Fianna Fáil and Fine Gael caught off guard by rise in support for SF
Fine Gael and Fianna Fáil are locked in an election battle to hold the centre ground as Sinn Féin's support grows.
Both parties have been caught off guard by the shock rise in support for Sinn Féin as the General Election campaign enters its final week.
Finance Minister Paschal Donohoe insisted he was "not giving up or giving in on the centre" but said he would have to "fight" to ensure it holds.
"We have to continue to change the political centre to make sure it works for more people," he told the Irish Independent.
Meanwhile, senior figures in Fine Gael are warning the party needs to significantly change its strategy to focus on Sinn Féin's policies rather than dismissing it as not being a normal party.
However, there are divided opinions in the party as other senior ministers believe attacking Sinn Féin is driving voters towards Fianna Fáil.
"A number of people have told the Taoiseach every time you take on the Shinners it plays into Martin's hands," a senior Fine Gael source said.
Fianna Fáil will tell voters that supporting them is the only way to keep Sinn Féin out of power.
"We will tell voters that if they vote for Mary Lou, they could be putting Marxists like Ruth Coppinger and Richard Boyd Barrett in government," a senior party source said.
Mary Lou McDonald said a 'Business Post'/Red C opinion poll which had her party neck and neck with Fianna Fáil showed the "energy and momentum for Sinn Féin and for change".
"The best possible outcome from this election is a government without Fianna Fáil or Fine Gael," she said at a campaign event yesterday.
"The worst outcome for us is a government of Fianna Fáil and Fine Gael working together."
Sinn Féin has officially requested that RTÉ include Ms McDonald in the final live televised debate of the campaign, which takes place tomorrow night. RTÉ's election coverage steering committee will meet this morning to consider the request.
Taoiseach Leo Varadkar and Fianna Fáil leader Micheál Martin yesterday said they had no objection to Ms McDonald being included in the debate.
Labour has also written to RTÉ insisting the debate should include all party leaders.

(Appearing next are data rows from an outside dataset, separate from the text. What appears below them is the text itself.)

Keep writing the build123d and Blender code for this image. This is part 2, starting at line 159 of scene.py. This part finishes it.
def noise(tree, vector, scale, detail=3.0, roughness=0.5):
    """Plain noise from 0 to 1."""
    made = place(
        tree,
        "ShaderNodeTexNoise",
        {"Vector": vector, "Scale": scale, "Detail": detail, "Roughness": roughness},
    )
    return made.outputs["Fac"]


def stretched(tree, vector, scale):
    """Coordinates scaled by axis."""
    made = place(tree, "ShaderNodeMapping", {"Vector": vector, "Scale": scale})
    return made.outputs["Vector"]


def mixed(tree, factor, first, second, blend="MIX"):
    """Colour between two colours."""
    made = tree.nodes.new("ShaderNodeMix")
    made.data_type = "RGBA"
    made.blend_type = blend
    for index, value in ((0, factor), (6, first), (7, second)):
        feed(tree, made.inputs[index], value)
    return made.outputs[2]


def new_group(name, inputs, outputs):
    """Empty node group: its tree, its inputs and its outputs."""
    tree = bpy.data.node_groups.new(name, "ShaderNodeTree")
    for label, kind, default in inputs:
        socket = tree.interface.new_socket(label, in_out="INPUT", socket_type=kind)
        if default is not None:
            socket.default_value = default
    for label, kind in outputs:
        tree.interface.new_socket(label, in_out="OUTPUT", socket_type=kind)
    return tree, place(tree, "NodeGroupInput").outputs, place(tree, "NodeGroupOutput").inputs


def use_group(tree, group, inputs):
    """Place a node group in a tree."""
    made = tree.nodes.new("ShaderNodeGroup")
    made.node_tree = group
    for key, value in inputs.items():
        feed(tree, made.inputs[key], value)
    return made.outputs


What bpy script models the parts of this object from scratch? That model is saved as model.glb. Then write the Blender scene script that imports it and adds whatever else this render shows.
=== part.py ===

While there are calls within Fine Gael to target Sinn Féin, the party's hierarchy has decided their focus should remain on Fianna Fáil.
"There's no votes for us in going after Sinn Féin as we are just sending voters back to Fianna Fáil," said a source.
Fine Gael campaign sources yesterday said they believe Mr Martin was beginning to "unravel" after his interview with Brian Dobson on RTÉ last Friday.
The party intends to target Mr Martin over his staff wrongly signing an election pledge on rent freezes and also highlighting typos in Fianna Fáil's election manifesto.
A Fine Gael source also said their research found viewers felt Mr Martin was "overly aggressive" and "snippy" in the Virgin Media debate last week.
Health Minister Simon Harris warned "not all change is good" and pointed to the vote on Brexit in Britain and the election of US President Donald Trump. "FF/SF is not change for the better. It's a real step backwards," he added.
Meanwhile, Mr Martin sparked anger in Fine Gael when he claimed the party could not "feel for working class people" because of their "privileged background".
"Fine Gael have a huge sense of entitlement and they believe that they have a divine right to rule," he told the 'Sunday Independent'.
Mr Harris accused Mr Martin of attempting to "sow division" while Fine Gael TD Noel Rock said he was raised by a single mother in Ballymun in Dublin.
The Taoiseach said it was "really unfortunate" that Mr Martin, was seeking to "inject class politics into Irish politics". He said he was "sorry that Fianna Fáil are trying to pit the working class against the middle class".
However, Mr Varadkar also criticised the "backwoodsmen in Fianna Fáil" who he said would "slow down social progress".
"If we have a Fianna Fáil-led government, I have no doubt that the social progress we have seen in recent years will not continue," he added.
Separately, Fianna Fáil finance spokesman Michael McGrath said his was the only party that "can lead an alternative government to Fine Gael".
Speaking on Newstalk, Mr McGrath said people "want a complete change of government and I think they don't want Fine Gael to have an influence over government".
"Our preferences is to build an alliance, following the election, that does not involve Fine Gael in any shape or form."